Simon Raymonde wrote: A true original. No one played guitar like Tom Verlaine before or since. Sat crossed legged on the floor on his side of the stage in Roskilde as he played in Patti Smith’s band and that was as close to perfection as you can get. A sad sad day. Rest in Peace Tom
Steve Wynn of The Dream Syndicate wrote, “such an immeasurable influence on me and, of course, on so many of fellow guitarist friends.” Real Estate wrote, “this band would probably exist – but would surely not sound the way it does without Tom Verlaine.”
Marty Wilson Piper of the Church: The other end of the sphere of classic original and inspired guitar players, I played with him most nights on the US tour in 1988 where he opened for the ex-band acoustic and we played “Cortez the Killer” as an encore (electric of course), trading solos. He travelled on our bus and I spent a substantial amount of time in his company which led to me playing guitar (uncredited along with Jay Dee Daugherty) on his 1990 album “The Wonder”. Verlaine was a great inspiration to me as he never seemed to hit the notes that others chose.
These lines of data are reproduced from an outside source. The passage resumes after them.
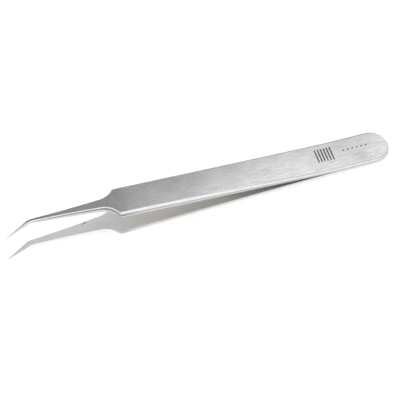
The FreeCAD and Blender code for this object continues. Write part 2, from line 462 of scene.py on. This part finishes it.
    def _corners(self) -> tuple[np.ndarray, np.ndarray]:
        """Corners of one side of every section.

        Returns:
            Places of the corners as (inset from the edge, height), with the middles of the two faces
            before the first and after the last, and how far each corner is cut back.
        """
        section = self.section
        half = self.half_width()
        thickness = self.thickness() - self.size_at(section.crown)
        bevel = self.size_at(section.bevel)
        flare = self.size_at(section.flare)
        zero = np.zeros_like(half)
        lip = self.size_at(section.lip_height)
        flare_top = lip + flare * math.tan(math.radians(section.flare_angle))
        corners = (
            (half, zero),
            (self.size_at(section.break_run), zero),
            (zero, self.size_at(section.break_height)),
            (zero, lip),
            (flare, flare_top),
            (flare, thickness - bevel),
            (flare + bevel, thickness),
            (half, thickness),
        )
        inner_rounding = self.size_at(section.inner_rounding)
        flare_rounding = self.size_at(section.flare_rounding)
        cuts = (
            inner_rounding,
            inner_rounding,
            flare_rounding,
            flare_rounding,
            self.size_at(section.ridge_rounding),
            self.size_at(section.face_rounding),
        )
        points = np.stack([np.stack(pair, axis=-1) for pair in corners], axis=1)
        return points, np.stack(cuts, axis=1)

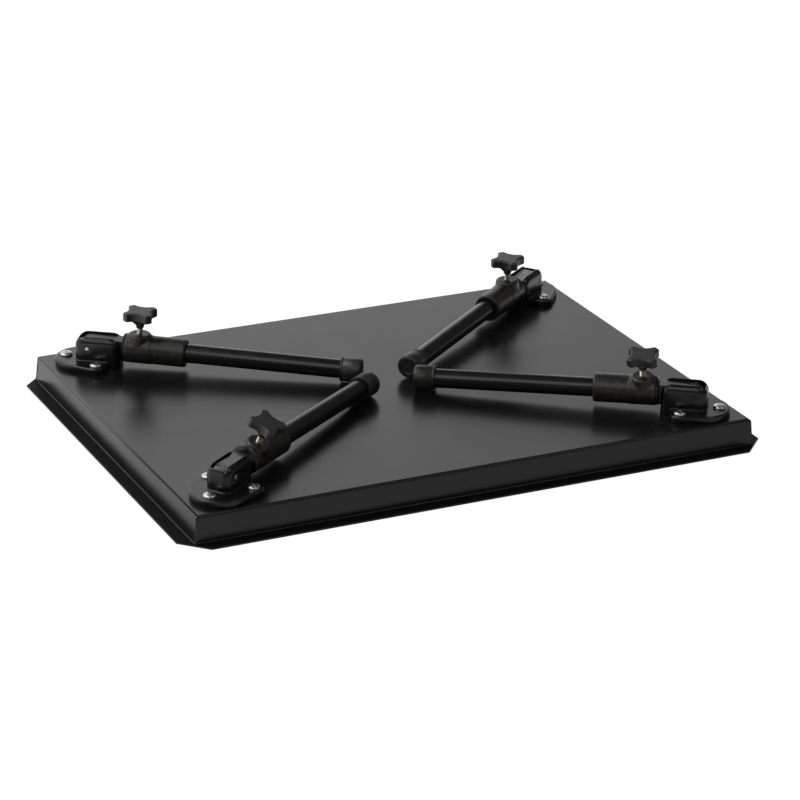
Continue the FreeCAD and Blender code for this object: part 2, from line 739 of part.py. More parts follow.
def build_clamp_stud(corner):
    """Clamp screw from the tube up into the knob."""
    body = new_body(f"{corner}_clamp_stud")
    tip = "tube_diameter / 2 + stud_tip_gap"
    outline = new_sketch(body, "stud_outline", "XY_Plane", tip)
    add_circle(outline, "0", "0", "stud_diameter / 2")
    extrude(
        body, "Pad", "stud", outline,
        f"boss_rise + stud_show + stud_grip - ({tip})")
    place(body, knob_place(corner))
    return body


def build_clamp_knob(corner):
    """Four-lobed knob: scalloped head on a flared hub, bored for the clamp screw."""
    body = new_body(f"{corner}_clamp_knob")
    underside = "boss_rise + stud_show"
    lobes_low = f"{underside} + hub_height"
    lobes_high = f"{lobes_low} + lobe_height"
    head_sketch = new_sketch(body, "head_outline", "XY_Plane", lobes_low)
    add_circle(head_sketch, "0", "0", "lobe_circle / 2")
    extrude(body, "Pad", "head", head_sketch, "lobe_height")

    scallop_sketch = new_sketch(body, "scallop_outline", "XY_Plane", lobes_high)
    add_circle(
        scallop_sketch, "waist_radius + scallop_radius", "0", "scallop_radius")
    scallop = checked_cut(
        body, "Pocket", "scallop", scallop_sketch, "lobe_height")
    before = body.Shape.Volume
    pattern = body.newObject("PartDesign::PolarPattern", "scallops")
    pattern.Originals = [scallop]
    pattern.Axis = (origin_plane(body, "Z_Axis"), [""])
    pattern.Angle = FULL_TURN
    pattern.Occurrences = LOBES
    body.Tip = pattern
    document.recompute()
    if not body.Shape.Volume < before:
        raise RuntimeError(f"{body.Label}: the scallops cut nothing")

    high = value(lobes_high)
    rim = value("lobe_circle / 2")
    lobes = round_edges(
        body, "lobe_rounding", pattern,
        lambda point: near(math.hypot(point.x, point.y), rim),
        "lobe_round", upright=True)
    round_edges(
        body, "upper_rim", lobes,
        lambda point: near(point.z, high), "knob_edge", kind="Chamfer")

    hub_sketch = new_sketch(body, "hub_profile", "XZ_Plane")
    add_polygon(hub_sketch, [
        ("0", underside),
        ("hub_diameter / 2", underside),
        ("hub_diameter / 2", f"{underside} + hub_neck"),
        ("hub_flare / 2", lobes_low),
        ("hub_flare / 2", f"{lobes_low} + knob_edge"),
        ("0", f"{lobes_low} + knob_edge"),
    ])
    revolve(body, "Revolution", "hub", hub_sketch)
    grip_sketch = new_sketch(body, "grip_outline", "XY_Plane", underside)
    add_circle(grip_sketch, "0", "0", "stud_diameter / 2 + stud_fit")
    checked_cut(
        body, "Pocket", "grip", grip_sketch, "stud_grip + stud_tip_gap", reverse=True)
    place(body, knob_place(corner))
    return body


def check_objects():
    """Stop if anything in the document failed to build."""
    for item in document.Objects:
        if "Invalid" in item.State or "Error" in item.State:
            raise RuntimeError(f"{item.Name} failed: {item.State}")


def export(items):
    """Write each sub-part as parts/LABEL.step."""
    for item in items:
        if item.Shape.isNull() or not item.Shape.isValid():
            raise RuntimeError(f"{item.Label} has no valid shape")
    os.makedirs("parts", exist_ok=True)
    for item in items:
        item.Shape.exportStep(f"parts/{item.Label}.step")


CORNER_BUILDERS = [
    build_hinge_bracket,
    build_hinge_pin,
    build_bracket_screws,
    build_bracket_nuts,
    build_hinge_knuckle,
    build_leg_socket,
    build_thread_insert,
    build_leg_tube,
    build_foot_cap,
    build_clamp_stud,
    build_clamp_knob,
]

pieces = [build_deck_tray()]
for corner_name in CORNERS:
    for builder in CORNER_BUILDERS:
        pieces.append(builder(corner_name))
document.recompute()
check_objects()
export(pieces)
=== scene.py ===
"""Looks of the folding-leg tray platform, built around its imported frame.

The platform lies face down: a shallow tray of black powder-coated sheet steel with
its four tubular legs folded across it.  Every piece is in metres, in the frame's axes.
"""

from __future__ import annotations

import json
import logging
import math
from collections.abc import Sequence
from dataclasses import dataclass
from enum import Enum

import bpy
from mathutils import Matrix, Vector


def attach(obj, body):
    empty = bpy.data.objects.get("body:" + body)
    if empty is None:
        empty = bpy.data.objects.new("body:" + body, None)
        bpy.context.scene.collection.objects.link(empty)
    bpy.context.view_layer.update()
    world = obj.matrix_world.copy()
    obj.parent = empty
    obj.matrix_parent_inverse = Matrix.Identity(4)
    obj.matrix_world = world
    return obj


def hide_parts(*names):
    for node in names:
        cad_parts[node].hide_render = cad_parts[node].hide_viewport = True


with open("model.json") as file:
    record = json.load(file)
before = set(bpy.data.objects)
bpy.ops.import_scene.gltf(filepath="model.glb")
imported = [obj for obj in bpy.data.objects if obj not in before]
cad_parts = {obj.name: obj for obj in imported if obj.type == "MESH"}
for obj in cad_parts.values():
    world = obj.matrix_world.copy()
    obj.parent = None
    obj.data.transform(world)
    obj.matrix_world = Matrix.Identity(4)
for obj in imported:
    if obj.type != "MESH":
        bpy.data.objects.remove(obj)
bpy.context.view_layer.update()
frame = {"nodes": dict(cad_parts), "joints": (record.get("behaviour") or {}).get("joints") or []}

LOG = logging.getLogger("tray_platform")
MM = 0.001
WHITE = (1.0, 1.0, 1.0, 1.0)


def linear_colour(code: str) -> tuple[float, float, float, float]:
    """Turn an sRGB hex code into a linear colour.

    Args:
        code: Six hex digits after a hash sign.

    Returns:
        Red, green, blue and an alpha of one.
    """
    channels = []
    for start in (1, 3, 5):
        share = int(code[start:start + 2], 16) / 255
        if share <= 0.04045:
            channels.append(share / 12.92)
        else:
            channels.append(((share + 0.055) / 1.055) ** 2.4)
    return (channels[0], channels[1], channels[2], 1.0)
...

He was that intoxicating mixture of high competence and risk, emotional and raw, and able to sustain long guitar solos that were always disappointing when they stopped.
Solo albums:
- Tom Verlaine (1979)
- Dreamtime (1981)
- Words from the Front (1982)
- Cover (1984)
- Flash Light (1987)
- The Wonder (1990)
- Warm and Cool (1992, reissued in 2005)
- The Miller’s Tale: A Tom Verlaine Anthology (1996)
- Songs and Other Things (2006)
- Around (2006)
Blondie simply shared a photo of Verlaine, and guitarist Chris Stein recalled, “I met Tom Verlaine when he just arrived in NYC I guess ’72. He had long hair and came to my apartment with an acoustic guitar and played some songs he’d written. Both Tom and Richard Hell have told me that I auditioned for the Neon Boys but I don’t remember.”